Marathon Resources Limited 24 Nov 09

South Australian Government raises the stakes – buy a huge amount.

Just as we thought would happen, EL 3258 was renewed, but only for one year. A huge negative surprise for investors, ahead of a South Australian election next year, is that Mt Gee has been classified under a new zoning classification as being in Access Zone 2A. No high impact activities are allowed in Access Zone 2A – this means no mining. The company is preparing a submission to the South Australian Government that must be lodged before 19 December 2009.

Not surprisingly, the news was taken badly by the market that has punished the company’s share price, and at this point in time justly so.

Fat Prophets initially recommended buying Marathon Resources at 72 cents in March 2006 (Fat Mining 16). Our last review of the stock was in September (Fat Mining 194).

Since our last coverage, MTN was trading around the $0.67 level, and has recently traded to reach a high of $0.80 in October before being sold off to touch a low of $0.49 last week.

In our opinion, support lies at $0.50, given the close proximity of this level to current prices, we believe further downside risks are increasing. Should prices break this level, we could be in for an accelerated drop in price to the $0.33 support level.


From a broader perspective, the weekly chart shows the depth of the decline over the past two years. Given the significant amount of chart resistance above current levels, we cannot rule out further consolidation and downside risk.

The South Australian Government has just released a paper entitled “Seeking a Balance”. The Department of Environment and Heritage, in conjunction with Primary Industries and Resources SA, undertook a project to identify and rate sites of interest in the Northern Flinders Ranges. This was done without consulting Native Title landowners and other parties including miners with significant interests in the area.

For the purposes of exploration and mining, the Northern Flinders Ranges have been divided into four zones with different levels of access.

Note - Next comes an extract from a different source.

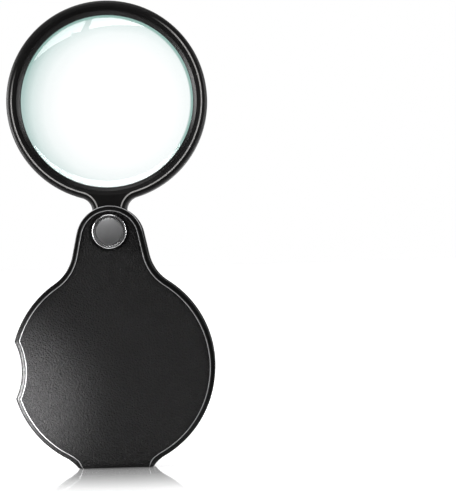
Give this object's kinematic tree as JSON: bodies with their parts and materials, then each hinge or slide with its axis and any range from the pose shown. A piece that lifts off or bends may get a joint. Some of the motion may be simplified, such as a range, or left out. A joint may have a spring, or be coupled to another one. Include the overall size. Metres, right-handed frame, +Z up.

        Zone 1. No access accepted.

           Zone 2A. No high impact activities are accepted.

        Zone 2B. Low impact activities are accepted.

        Zone 3. Standard access for exploration and mining activities.

The proposed zoning map is shown below. Zone 2A is shown in blue.


Looking at the proposed Management Zones it looks as though circles have been deliberately drawn around uranium deposits, including Mt Gee.

Until now it looked as though the South Australian Government was supportive of a uranium industry, but not any more and many companies have been affected.

All the companies will make their submissions by the due date and will have to argue hard for a change in the zone classifications. Investors might well wonder if the “Seeking a Balance” report has anything to do with the South Australian election that will be held in March 2010?

Exploration continued during the September quarter with high resolution geophysics providing much more detail than previously available. High resolution magnetic and radiometric surveys and infill gravity measurements have defined new anomalies.

From this work a new geological model has been developed and new zones of mineralisation have been identified and warrant drill testing.

Additional resources will come from the Armchair deposit where mineralisation remains open along strike and down-dip. The small high-grade Hodgkinson deposit is open to depth.

The truth of the matter is that there is potential to at least double the current resource which is 51Mt at a grade of 615ppm U3O8.

This makes the total resource equal to 31,300t of U3O8 or 69m pounds. Mt Gee has potential to rival ERA’s Jabiluka deposit in the Northern Territory that is twice its current size.

Recent acquisitions in Australia have been made in excess of $A7.50 per resource pound. If this metric is applied to Marathon, the value of the company exceeds $A500m.

The mining concept for Mt Gee will include a mixture of open pits and underground mines targeting high-grade zones. Back of the envelope revenue calculations, assuming a head grade of 0.06% U3O8, and recovery of 88%, gave the following results. At a uranium price of US$50/lb the revenue is US$58.20/t. At US$85/lb revenue rises to nearly US$100/t, and at a price of US$120/lb, revenue is US$140/t.

It is way too early to predict what the unit cost will be in terms of USD per pound. A mix selected open pit and high-grade underground ore will deliver a grade significantly above the average grade of 615ppm. On paper, Mt Gee is an excellent project in the making and the project would probably target revenue in excess of US$120 per tonne.

All the balls are up in the air and nobody knows how they will fall. If Mt Gee is re-zoned to Zone 3, then Marathon is massively undervalued. If mining is not allowed then Mt Gee has no value.

So what should members do? Mt Gee is an excellent discovery and potentially a very valuable asset. However, at this point in time the risk of owning the stock is very high.

To reiterate, we like Marathon, and will revisit the company if Mt Gee is re-zoned to allow exploration and mining. We do not think it makes any sense for the Government of South Australia to stop exploration and development of the Mt Gee uranium deposit. However, we think that at this point in time the risk is too high.

Fat Prophets recommends that Members SELL their holding in Marathon Resources and SWITCH into Bannerman Resources (ASX: BMN) to maintain an exposure to uranium.